4 of 385 comments (clear)

  1. dutch != deutsch by bzzzt · · Score: 3, Informative

    The Deutsche Bashn is the german railroad. Radikal is a german newsletter. Only the website is dutch...

    1. Re:dutch != deutsch by paule9984673 · · Score: 5, Informative
      Just to complete this...

      The newsletter found a new home on a server in the Netherlands some years ago after publication in Germany was forbidden. The authors and also some "usual suspects" were facing criminal prosecution. Houses and offices were searched, etc.

      Since the German jurisdiction ends at the Netherland's border nowadays, Deutsche Bahn filed civil suits in the netherlands.

  2. Some more background by rigolo · · Score: 5, Informative

    Maybe it is good to have understand the whole story from the beginning ...

    It starts way back in 1997 when the German magazine places some of their issues online at a dutch ISP (XS4ALL). In these issues they describe how to derail german trains.

    A German Court rules that these documents are illegal and these publications are illegal in Germany. German ISP are orderded to block the URL to XS4ALL. Because blocking something on the internet is virtually impossible these blocks were lifted because a lot of people started to publish mirrors of these documents.

    Back to April this year ...
    The German Railroads suddenly notice that these documents are still online and available and through a (dutch) court order forces XS4ALL to take these pages down.

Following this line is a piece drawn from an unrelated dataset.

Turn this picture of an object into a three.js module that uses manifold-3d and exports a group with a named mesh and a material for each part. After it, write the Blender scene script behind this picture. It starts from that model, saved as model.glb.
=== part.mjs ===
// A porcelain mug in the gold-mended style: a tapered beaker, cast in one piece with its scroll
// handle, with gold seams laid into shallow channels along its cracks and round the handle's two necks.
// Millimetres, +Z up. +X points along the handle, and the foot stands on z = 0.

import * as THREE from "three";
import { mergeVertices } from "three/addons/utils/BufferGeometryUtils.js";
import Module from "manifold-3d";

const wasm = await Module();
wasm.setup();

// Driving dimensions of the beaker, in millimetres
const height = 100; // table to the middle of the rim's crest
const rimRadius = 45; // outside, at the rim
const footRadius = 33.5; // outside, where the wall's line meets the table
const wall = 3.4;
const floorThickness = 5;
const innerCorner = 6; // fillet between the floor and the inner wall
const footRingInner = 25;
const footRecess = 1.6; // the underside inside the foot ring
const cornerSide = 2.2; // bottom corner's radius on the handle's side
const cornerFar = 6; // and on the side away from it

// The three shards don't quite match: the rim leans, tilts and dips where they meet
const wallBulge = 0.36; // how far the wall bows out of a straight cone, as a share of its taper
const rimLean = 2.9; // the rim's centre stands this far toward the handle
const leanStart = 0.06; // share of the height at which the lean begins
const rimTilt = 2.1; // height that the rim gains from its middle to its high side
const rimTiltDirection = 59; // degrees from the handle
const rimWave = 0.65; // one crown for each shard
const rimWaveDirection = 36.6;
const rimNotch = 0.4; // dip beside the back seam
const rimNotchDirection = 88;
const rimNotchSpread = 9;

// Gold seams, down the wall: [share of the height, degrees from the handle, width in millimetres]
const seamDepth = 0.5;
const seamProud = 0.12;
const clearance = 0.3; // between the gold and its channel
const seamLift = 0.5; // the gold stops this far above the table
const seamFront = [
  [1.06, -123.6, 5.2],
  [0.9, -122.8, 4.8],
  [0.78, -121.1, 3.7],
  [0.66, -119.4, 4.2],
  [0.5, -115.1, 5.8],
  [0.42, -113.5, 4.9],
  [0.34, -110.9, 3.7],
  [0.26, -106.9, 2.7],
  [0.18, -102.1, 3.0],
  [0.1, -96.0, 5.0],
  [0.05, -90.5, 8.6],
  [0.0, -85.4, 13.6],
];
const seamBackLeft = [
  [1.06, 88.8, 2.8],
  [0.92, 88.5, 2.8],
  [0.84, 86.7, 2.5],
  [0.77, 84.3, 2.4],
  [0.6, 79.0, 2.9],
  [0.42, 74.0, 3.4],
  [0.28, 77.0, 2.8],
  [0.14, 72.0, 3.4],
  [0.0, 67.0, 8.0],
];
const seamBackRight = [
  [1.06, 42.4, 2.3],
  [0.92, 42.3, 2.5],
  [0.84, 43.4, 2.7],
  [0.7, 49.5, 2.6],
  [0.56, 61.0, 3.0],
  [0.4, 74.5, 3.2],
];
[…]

    XS4ALL is applealing this decision and they are still in court (you can check the XS4ALL pages at http://www.xs4all.nl/nieuws/overzicht/radikal.html )

    At the same time Indymedia plublishes a list with mirrors where these documents can be found ...
    and that is now illegal to. They want to appleal, but as always .. money is an issue ..

    I hope this helps.

    Rigolo

  3. Look at the verdict! by morie · · Score: 5, Informative

    The verdict mentions the sites as well and should therefore be illegal!